Following yet another laser hair removal horror story from a cowboy clinic, we look at the increasing need to regulate the laser treatment industry.
I’m always saddened and frustrated when I read stories like this one that surfaced in the Mail this week. In short, a London woman with dark skin went for laser hair removal on her face at a local beauty salon and received extensive first degree burns and permanent scarring for her troubles.
We’ve written extensively on our blog about how a well trained practitioner would prepare and treat a laser hair removal patient.
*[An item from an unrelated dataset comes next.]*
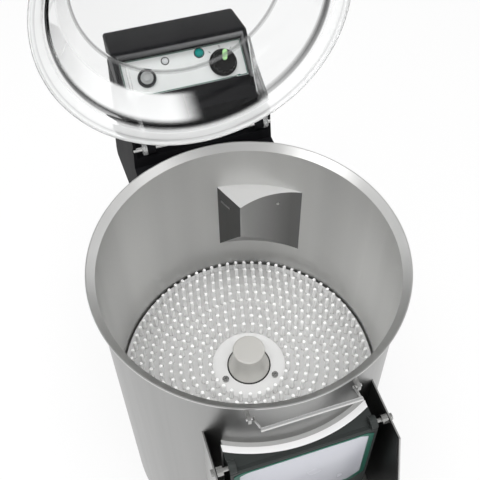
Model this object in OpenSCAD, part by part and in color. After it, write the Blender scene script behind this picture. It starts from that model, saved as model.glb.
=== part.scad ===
// Mussel cleaning machine: a stainless tub with a rotating bristled disc, a hinged clear lid,
// a discharge chute with a hinged door, and a belt drive under the tub.
// Millimetres, +Z up. Every module draws its piece about the tub's axis, with the floor that
// the machine stands on at z = 0 and the chute towards -Y, and in_frame() then moves it so that
// the middle of the footprint is at the origin. The lid is drawn open.

/* [Tub] */
// Inner radius of the tub
tub_r = 200.7; // [180:0.1:220]
// Sheet thickness of the tub wall
tub_wall = 1.5; // [1:0.1:3]
// How far the flared rim reaches out from the tub's inner face
rim_flare = 11.3; // [8:0.1:20]
// Height over which the rim flares
rim_drop = 9.4; // [6:0.1:14]
// Depth of the hem that is folded down at the rim's edge
rim_hem = 2; // [1:0.1:4]
// Height of the rim above the floor
rim_h = 560; // [520:1:620]
// Height of the tub's lower edge above the floor
skirt_h = 50; // [40:1:70]
// Height of the top face of the tub's inner floor
floor_h = 246; // [220:1:260]
// Sheet thickness of the tub's inner floor
floor_t = 2; // [1.5:0.1:4]

/* [Discharge door and chute] */
// Width of the discharge opening
open_w = 176; // [120:1:180]
// Height of the discharge opening
open_h = 170; // [120:1:175]
// Height of the opening's lower edge above the top of the disc
open_rise = -1; // [-4:0.5:10]
// Width of the seal frame round the discharge opening
seal_w = 7; // [4:0.5:8]
// Thickness of the seal between the tub wall and the door
seal_t = 6.2; // [3:0.1:8]
// Gap between the seal and the closed door
seal_gap = 0.4; // [0.2:0.1:1]
// Thickness of the curved door plate
door_t = 8.7; // [6:0.1:12]
// How far the door's flat front stands before its curved plate
door_lead = 9; // [7:0.5:18]
// Sheet thickness of the chute's cheeks
cheek_t = 2; // [1.5:0.1:4]
// Gap between the door and the inner face of a cheek
cheek_gap = 16.5; // [14:0.5:28]
// Height of the door's pivot above the door's top
pivot_rise = 5; // [4:0.5:8]
// How far the door's pivot stands before the curved plate
pivot_out = 0.5; // [0:0.1:3]
// Radius of the door's pivot bolts
pivot_r = 3; // [2:0.1:4]
// How far the chute reaches before the tub
chute_out = 87.8; // [75:0.1:120]
// Drop of the chute's floor from the tub to its front edge
chute_drop = 26; // [16:1:34]

/* [Brush disc] */
// Gap between the disc's edge and the tub
disc_gap = 3.2; // [2:0.1:6]
// Thickness of the disc
disc_t = 8; // [6:0.5:12]
// Height of the disc's top above the tub's inner floor
disc_rise = 23; // [20:0.5:30]
// Length of a bristle above the disc
bristle_h = 24; // [12:0.5:32]
// Width of a bristle across its corners
bristle_d = 6.4; // [4:0.1:7]
// Distance of the outermost ring of bristles from the disc's edge
bristle_edge = 13; // [9:0.5:20]
// Radius inside which the disc carries no bristles
bristle_free_r = 61; // [57:0.5:80]
// Distance between two rings of bristles
bristle_step = 15.35; // [14:0.05:20]
// Distance between two bristles along a ring
bristle_pitch = 14.1; // [13:0.1:20]
// Radius of the hub at its top
hub_top_r = 25; // [20:0.5:30]
// Radius of the hub where it meets the disc
hub_base_r = 33; // [30:0.5:38]
// Height of the hub above the disc
hub_h = 48; // [30:1:60]
// Radius of the circle of the disc's screws
disc_screw_ring_r = 45; // [42:0.5:52]

/* [Drive] */
// Radius of the drive shaft
shaft_r = 12.5; // [10:0.5:15]
// Outer radius of a shaft bearing
bearing_r = 26; // [22:0.5:30]
// Width of a shaft bearing
bearing_w = 15; // [10:0.5:18]
// Wall of the bearing housing's tube
housing_wall = 9; // [6:0.5:12]
// Gap between the large pulley and the bearing housing
housing_gap = 24; // [10:1:40]
// Pitch radius of the large pulley
large_pulley_r = 85; // [60:1:95]
// Pitch radius of the motor pulley
motor_pulley_r = 20; // [16:0.5:30]
// Height of the middle of the belt above the floor
belt_h = 92; // [88:1:100]
// Width of the belt at its outer face
belt_w = 13; // [10:0.5:14]
// Thickness of the belt
belt_t = 8; // [6:0.5:9]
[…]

In fact, the most obvious mistakes made by this beautician have all featured in our consumer advice here:
- no test patch was carried out prior to the main treatment – we covered this in our article on IPL and Burns
- there’s no evidence that the power levels were reduced to take account of the darker skin tone and increased risk of burns – something we discussed in February
- the treatment continued even after the patient voiced concerns about the pain she was in – something we flagged as out of date in an article on pain-free laser treatment
As the industry currently remains unregulated, there are no protections in place to prevent anybody from buying an IPL machine or laser and offering treatments to the public. Until this changes, my advice is the same as it has always been:
- find out what training and qualifications your practitioner has before booking a treatment
- ask about the type of laser that will be used, especially if you have dark skin or fair hair (ask what skin type you have on the Fitzpatrick scale)
- demand a test patch
- ask what insurance the clinic or salon has
- avoid providers without a permanent, clinical facility – especially mobile beauticians or anyone who can’t offer appropriate aftercare
- look for genuine patient reviews to see what other people think of the provider.
I hope that the Department of Health will eventually step in and regulate this industry so that all treatment providers are obliged to have the same level of training and expertise that reputable, medically-led clinics such as ourselves already take for granted. I’m cautiously optimistic that have said they are reviewing the education and training requirements, though unless they become required by law this may not have any effect.
In the meantime, though, I can only advise you to do your homework and choose wisely – for the sake of your skin.